> [What this task involves] From the data that follows, print exactly the lines starting at the one containing "for node in" and ending at the one containing "made.matrix_world = Matrix.Translation(place)"; include both of them and nothing more.

> [Dataset section]
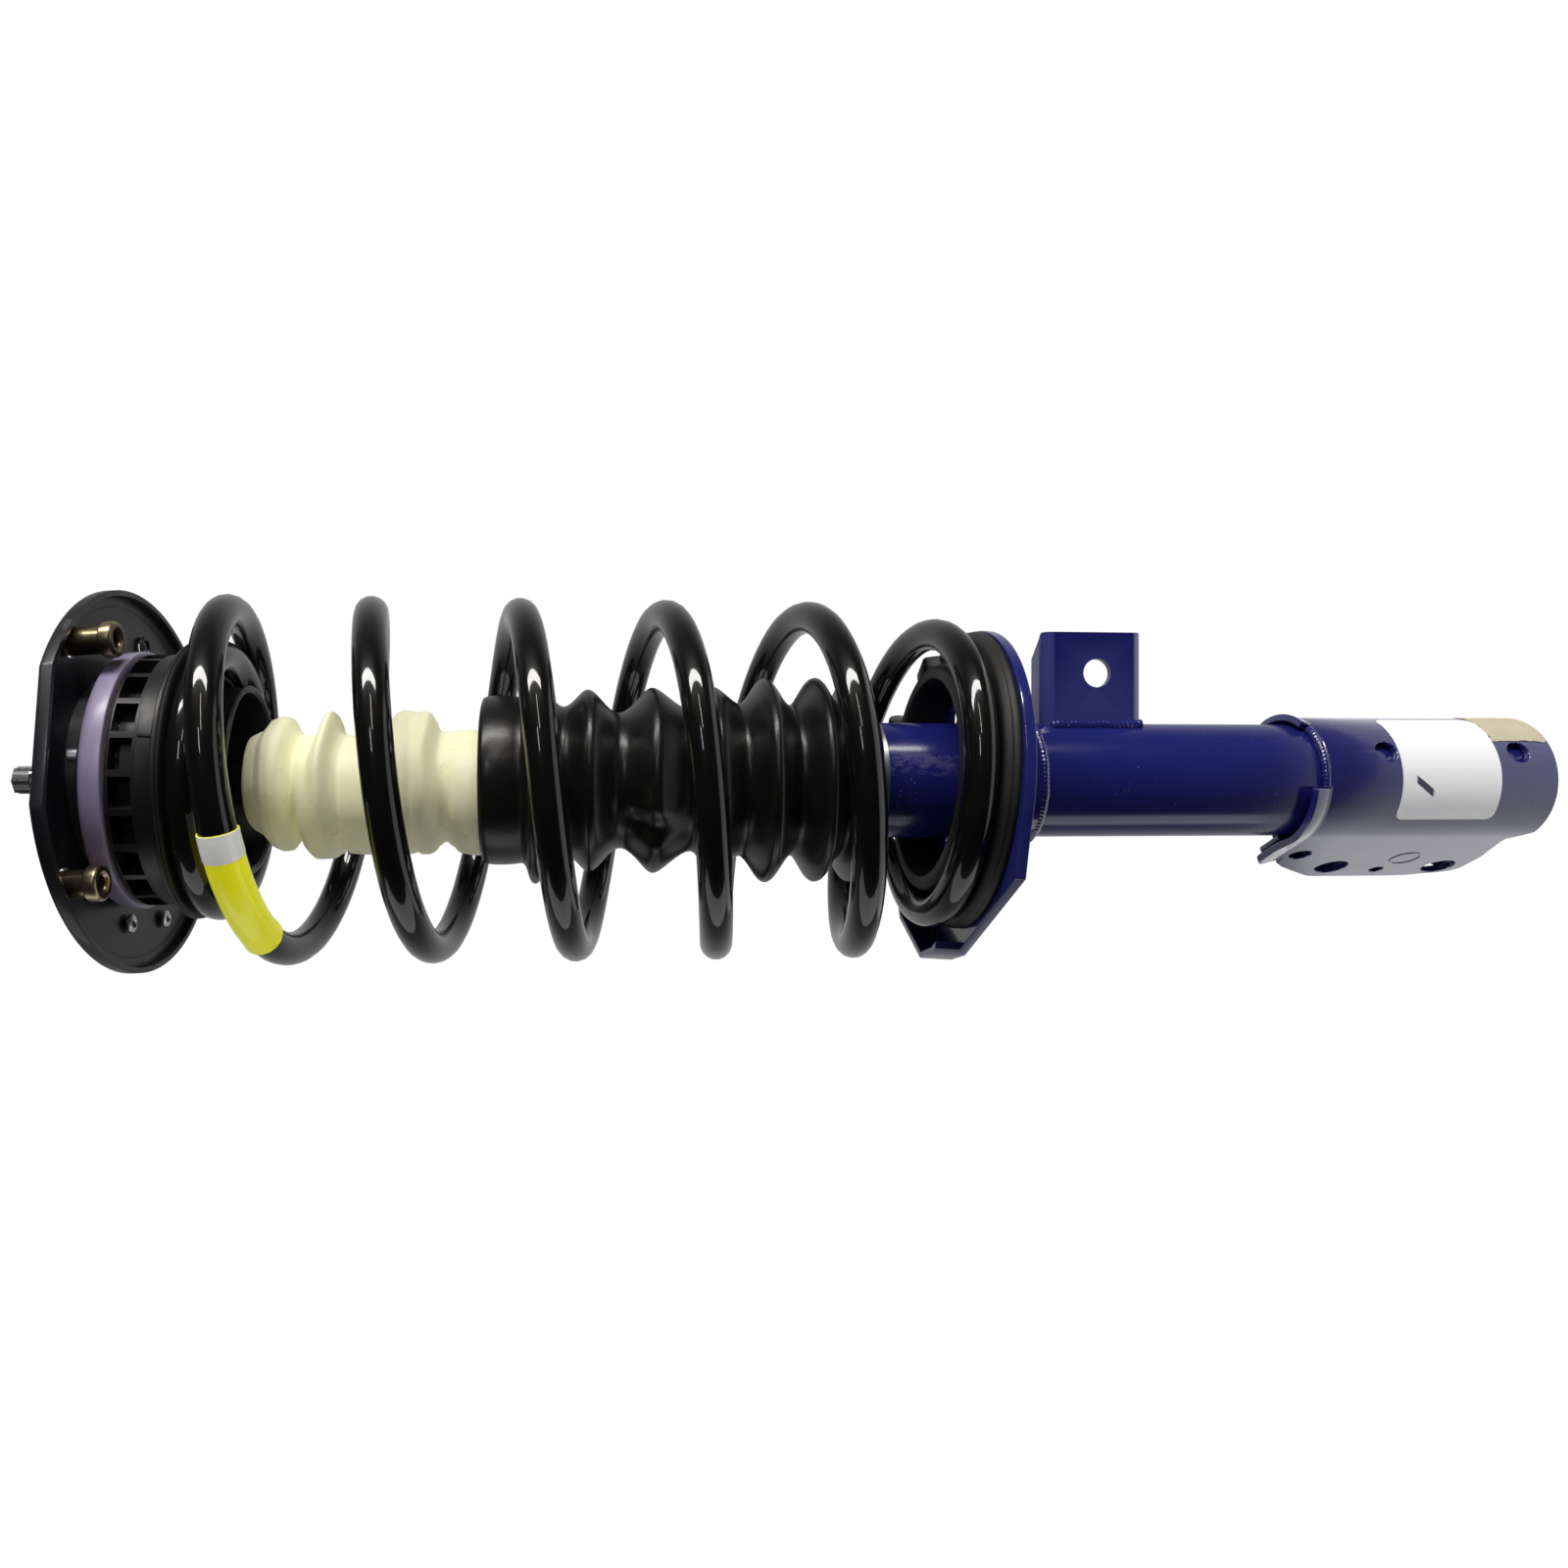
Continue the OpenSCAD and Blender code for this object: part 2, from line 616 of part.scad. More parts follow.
module lower_seat() color([0.14, 0.17, 0.52]) difference() {
    union() {
        seat_tilt() {
            translate([0, 0, seat_z - seat_t]) linear_extrude(seat_t) seat_outline(0);
            translate([0, 0, seat_z - seat_t - seat_skirt]) linear_extrude(seat_skirt + eps) difference() {
                seat_outline(0);
                seat_outline(seat_skirt_t);
            }
            // the lobe's upturned lip
            translate([0, 0, seat_z - seat_t]) linear_extrude(lobe_lip_h) difference() {
                intersection() {
                    seat_outline(0);
                    polygon([[0, 0], for (dir = lobe_lip_dirs) 2 * seat_r * [cos(dir), sin(dir)]]);
                }
                seat_outline(seat_t);
            }
        }
        ring(neck_r, tube_r, seat_z - neck_len, seat_z - seat_t / 2);
    }
    translate([0, 0, seat_z - neck_len - 1]) cylinder(r = tube_r, h = neck_len + 20);
    for (dir = window_dirs) rotate(dir) translate([window_pcr, 0, seat_z - 15])
        cylinder(r = window_r, h = 30);
}

module lower_isolator() color([0.05, 0.05, 0.05]) seat_tilt() {
    rotate_extrude() polygon([[hub_r[0], seat_z], [low_lip_r, seat_z], [low_lip_r, seat_z + low_lip_h],
        [low_rubber_r, seat_z + low_rubber_t], [hub_r[1], seat_z + low_rubber_t],
        [hub_r[1], seat_z + hub_h - 2], [hub_r[1] - 2, seat_z + hub_h], [hub_r[0], seat_z + hub_h]]);
    rotate(stop_dir) rotate_extrude(angle = stop_sweep)
        translate([hub_r[1] - 1, seat_z + low_rubber_t - eps]) square([stop_w, stop_h]);
}

// ---------------------------------------------------------------- brackets

// rounded rectangle, from exact circles
module round_box(size, r) {
    translate([r, 0]) square([size.x - 2 * r, size.y]);
    translate([0, r]) square([size.x, size.y - 2 * r]);
    for (x = [r, size.x - r]) for (y = [r, size.y - r]) translate([x, y]) circle(r = r);
}

// the link bracket's folded section: x is the depth from its front face, y runs along the tube
module link_section() difference() {
    round_box([link_depth * 2, link_len], link_bend);
    translate([bracket_t, bracket_t])
        round_box([link_depth * 2, link_len - 2 * bracket_t], link_bend - bracket_t);
    translate([link_depth, -1]) square([link_depth * 2, link_len + 2]);
}

module link_bracket() color([0.14, 0.17, 0.52]) rotate(link_dir) difference() {
    translate([0, link_face, link_z - link_len / 2]) rotate([90, 0, 90])
        linear_extrude(link_reach) link_section();
    cylinder(r = tube_r, h = 2000, center = true);
    // cut back to the tube's near side, and slope the folded edges
    translate([-1, link_face - 1, link_z - link_len]) cube([tube_r - 6, link_depth + 3, 2 * link_len]);
    translate([link_reach, link_face + bracket_t, link_z - link_len]) rotate(135)
        translate([0, -40, 0]) cube([40, 40, 2 * link_len]);
    translate([link_hole_x, link_face - 1, link_hole_z]) rotate([-90, 0, 0])
        cylinder(r = link_hole_r, h = bracket_t + 2);
}

// outline of the clevis seen from its side: y is the distance from the axis, x the height
module ear_shape() {
    foot = tube_foot;
    top = knuckle_top;
    polygon([[foot, -40], [top, -40], [top, 18], [top - 8, 31], [top - 33, ear_reach - 2],
        [top - 38, ear_reach], [foot + 36, ear_reach], [foot + 19, ear_reach - 2.5],
        [foot + 10, ear_reach - 4.5], [foot + 6, ear_reach - 6.5], [foot + 3.5, ear_reach - 10],
        [foot + 3.5, 25], [foot + 8.3, 6], [foot + 8.3, 3], [foot, -4]]);
}

// what lies within a side outline, across the whole clevis
module across() translate([-60, 0, 0]) rotate([0, 90, 0]) mirror([1, 0, 0]) linear_extrude(120) children();

module u_section(half, reach) {
    circle(r = half);
    translate([-half, 0]) square([2 * half, reach]);
}

// a hole across both ears, at a distance from the axis and a height above the foot
module cross_hole(y, height, r) translate([0, y, tube_foot + height]) rotate([0, 90, 0])
    cylinder(r = r, h = 4 * wrap_r, center = true);

module knuckle_holes() {
    for (z = knuckle_bolts) cross_hole(knuckle_bolt_y, z - tube_foot, knuckle_hole_r);
    cross_hole(clip_hole_at[0], clip_hole_at[1], clip_hole_r);
}

// section of the flared lip: its root lies within the wall
module lip_section() polygon([[tube_r + 0.5, -1], [wrap_r + lip_out - 2.5, lip_h],
    [wrap_r + lip_out, lip_h - 1.5], [wrap_r - 0.5, -3]]);

module knuckle_bracket() color([0.14, 0.17, 0.52]) difference() {
    union() {
        intersection() {
            translate([0, 0, tube_foot]) linear_extrude(knuckle_len) difference() {
                u_section(wrap_r, ear_reach);
                u_section(tube_r, ear_reach + 1);
            }
            across() ear_shape();
        }
        // the lip that is flared out along each side's top edge
        for (side = [0, 1]) mirror([side, 0, 0]) {
            translate([0, 0, knuckle_top]) rotate(-lip_sweep)
                rotate_extrude(angle = lip_sweep) lip_section();
            // the straight run laps over the curved one
            translate([lip_lap, lip_reach, knuckle_top]) rotate([90, 0, 0])
                linear_extrude(lip_reach + 1) lip_section();
        }
    }
    knuckle_holes();
    cross_hole(locator_at[0], locator_at[1], locator_r);
    for (side = [-1, 1]) translate([side * (wrap_r + 1 - 0.4), knockout_at[0], tube_foot + knockout_at[1]])
        rotate([0, 90, 0]) difference() {
            cylinder(r = knockout_r, h = 2, center = true);
            cylinder(r = knockout_r - 0.8, h = 3, center = true);
        }
    for (height = window_heights) translate([0, 0, tube_foot + height]) rotate([90, 0, 0])
        cylinder(r = wrap_window_r, h = wrap_r + 5);
}

module knuckle_brace() color([0.14, 0.17, 0.52]) difference() {
    intersection() {
        translate([0, 0, tube_foot]) linear_extrude(knuckle_len) difference() {
            translate([-tube_r, brace_back]) square([2 * tube_r, ear_reach]);
            translate([-tube_r + bracket_t, brace_back + bracket_t])
                square([2 * (tube_r - bracket_t), ear_reach]);
        }
        across() intersection() {
            translate([-brace_inset, -brace_inset]) ear_shape();
            translate([brace_inset, -brace_inset]) ear_shape();
        }
    }
    knuckle_holes();
}

module weld_beads() color([0.16, 0.18, 0.5]) {
    // ring weld under the seat's neck
    translate([0, 0, seat_z - neck_len]) difference() {
        rotate_extrude() translate([tube_r + 0.6, 0]) circle(r = weld_r);
        cylinder(r = tube_r, h = 10, center = true);
        cylinder(r = neck_r + 1, h = 10);
    }
    // bead at the foot of the link bracket's web
    rotate(link_dir) difference() {
        translate([tube_r - 1.2, link_face, link_z]) cylinder(r = weld_r, h = link_len - 8, center = true);
        cylinder(r = tube_r, h = 2000, center = true);
        translate([0, link_face, link_z - link_len]) cube([link_reach, 20, 2 * link_len]);
    }
    // bead on the wrap's top edge, between the two lips
    rotate(180 + lip_sweep + 2) translate([0, 0, knuckle_top]) difference() {
        rotate_extrude(angle = 176 - 2 * lip_sweep) translate([tube_r + 0.8, 0]) circle(r = weld_r);
        cylinder(r = tube_r, h = 10, center = true);
        translate([0, 0, -10]) cylinder(r = wrap_r + lip_out, h = 10);
    }
}

// a thin patch wrapped on the clevis
module patch(dirs, heights) rotate(dirs[0]) rotate_extrude(angle = dirs[1] - dirs[0])
    translate([wrap_r + label_gap, tube_foot + heights[0]]) square([label_t, heights[1] - heights[0]]);

module blank_label() color([0.95, 0.95, 0.95]) patch(label_dirs, label_heights);

module tape_patch() color([0.85, 0.8, 0.62]) patch(tape_dirs, tape_heights);

// ---------------------------------------------------------------- the part

mount_plate();
mount_dome();
tower_nuts();
plate_rivets();
mount_rubber();
mount_core();
rebound_washer();
rod_nut();
piston_rod();
rebound_ring();
piston();
piston_band();
piston_nut();
bearing_top_ring();
bearing_balls();
bearing_cage();
bump_stop();
dust_boot();
bearing_seat();
seat_cup();
upper_isolator();
coil_spring();
spring_tag();
reserve_tube();
pressure_tube();
rod_guide();
rod_seal();
gland_cap();
base_valve();
base_cup();
lower_seat();
lower_isolator();
link_bracket();
knuckle_bracket();
knuckle_brace();
weld_beads();
blank_label();
tape_patch();
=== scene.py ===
import math
import bmesh
import bpy
from mathutils import Matrix, Vector, noise


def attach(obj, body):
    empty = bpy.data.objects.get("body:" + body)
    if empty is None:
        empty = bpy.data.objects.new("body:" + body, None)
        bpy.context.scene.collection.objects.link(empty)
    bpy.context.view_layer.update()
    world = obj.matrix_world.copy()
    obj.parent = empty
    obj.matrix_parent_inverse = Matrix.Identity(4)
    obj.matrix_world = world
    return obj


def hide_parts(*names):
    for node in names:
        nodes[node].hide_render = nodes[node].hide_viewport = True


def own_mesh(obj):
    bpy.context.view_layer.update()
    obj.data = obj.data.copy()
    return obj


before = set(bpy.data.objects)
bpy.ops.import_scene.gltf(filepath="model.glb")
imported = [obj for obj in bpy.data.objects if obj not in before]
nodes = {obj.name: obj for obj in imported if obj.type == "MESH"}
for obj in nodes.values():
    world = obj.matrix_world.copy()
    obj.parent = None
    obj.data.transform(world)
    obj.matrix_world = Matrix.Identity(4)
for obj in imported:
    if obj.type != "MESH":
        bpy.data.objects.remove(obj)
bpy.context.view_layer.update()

scene = bpy.context.scene

# ---- Studio: the strut stands upright and the camera lies on its side, half a metre away.
# The floor is plain and pale, well below the foot, and shows white to the camera. A soft box
# above, a wide one below and two narrow ones draw the streaks on paint and wire.
camera_turn, camera_yaw = math.radians(244), math.radians(4.8)
camera_far, camera_z = 0.4896, -0.190
toward = Vector((math.cos(camera_turn), math.sin(camera_turn), 0))
down = Vector((0, 0, -1))
right = down * math.cos(camera_yaw) + toward * math.sin(camera_yaw)
forward = down * math.sin(camera_yaw) - toward * math.cos(camera_yaw)
up = right.cross(forward)


def linked(name, data):
    """A new object in the scene."""
    made = bpy.data.objects.new(name, data)
    scene.collection.objects.link(made)
    return made


def posed(made, x, y, z, place):
    """Stands an object at a place, its own axes along three directions."""
    made.matrix_world = Matrix.Translation(place) @ Matrix((x, y, z)).transposed().to_4x4()


camera = linked("camera", bpy.data.cameras.new("camera"))
camera.data.lens, camera.data.sensor_width = 25.785, 36
camera.data.shift_x, camera.data.shift_y = 0.0774, -0.0025
camera.data.clip_start, camera.data.clip_end = 0.02, 30
posed(camera, right, up, -forward, toward * camera_far + Vector((0, 0, camera_z)))
scene.camera = camera
scene.view_settings.view_transform = "Standard"


def plug(made, **inputs):
    """Sets or links a node's sockets: by name, with _ for a space, or by number, as i0."""
    for name, value in inputs.items():
        key = int(name[1:]) if name[1:].isdigit() else name.replace("_", " ")
        target = made.inputs[key]
        if isinstance(value, Line):
            made.id_data.links.new(value.socket, target)
        elif isinstance(value, tuple) and len(value) == 3 and len(target.default_value) == 4:
            target.default_value = (*value, 1)
        else:
            target.default_value = value


class Line:
    """A shader socket that takes part in sums, so a pattern reads as one expression."""

    def __init__(self, tree, socket=None):
        self.tree, self.socket = tree, socket

    def node(self, kind, settings=(), output=0, **inputs):
        made = self.tree.nodes.new(kind)
        for name, value in dict(settings).items():
            setattr(made, name, value)
        plug(made, **inputs)
        return Line(self.tree, made.outputs[output] if len(made.outputs) else None)

    def sum(self, operation, a, b):
        return self.node("ShaderNodeMath", {"operation": operation}, i0=a, i1=b)

    def __add__(self, other): return self.sum("ADD", self, other)
    def __radd__(self, other): return self.sum("ADD", other, self)
    def __sub__(self, other): return self.sum("SUBTRACT", self, other)
    def __rsub__(self, other): return self.sum("SUBTRACT", other, self)
    def __mul__(self, other): return self.sum("MULTIPLY", self, other)
    def __rmul__(self, other): return self.sum("MULTIPLY", other, self)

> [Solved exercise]
    for node in names:
        nodes[node].hide_render = nodes[node].hide_viewport = True


def own_mesh(obj):
    bpy.context.view_layer.update()
    obj.data = obj.data.copy()
    return obj


before = set(bpy.data.objects)
bpy.ops.import_scene.gltf(filepath="model.glb")
imported = [obj for obj in bpy.data.objects if obj not in before]
nodes = {obj.name: obj for obj in imported if obj.type == "MESH"}
for obj in nodes.values():
    world = obj.matrix_world.copy()
    obj.parent = None
    obj.data.transform(world)
    obj.matrix_world = Matrix.Identity(4)
for obj in imported:
    if obj.type != "MESH":
        bpy.data.objects.remove(obj)
bpy.context.view_layer.update()

scene = bpy.context.scene

# ---- Studio: the strut stands upright and the camera lies on its side, half a metre away.
# The floor is plain and pale, well below the foot, and shows white to the camera. A soft box
# above, a wide one below and two narrow ones draw the streaks on paint and wire.
camera_turn, camera_yaw = math.radians(244), math.radians(4.8)
camera_far, camera_z = 0.4896, -0.190
toward = Vector((math.cos(camera_turn), math.sin(camera_turn), 0))
down = Vector((0, 0, -1))
right = down * math.cos(camera_yaw) + toward * math.sin(camera_yaw)
forward = down * math.sin(camera_yaw) - toward * math.cos(camera_yaw)
up = right.cross(forward)


def linked(name, data):
    """A new object in the scene."""
    made = bpy.data.objects.new(name, data)
    scene.collection.objects.link(made)
    return made


def posed(made, x, y, z, place):
    """Stands an object at a place, its own axes along three directions."""
    made.matrix_world = Matrix.Translation(place) @ Matrix((x, y, z)).transposed().to_4x4()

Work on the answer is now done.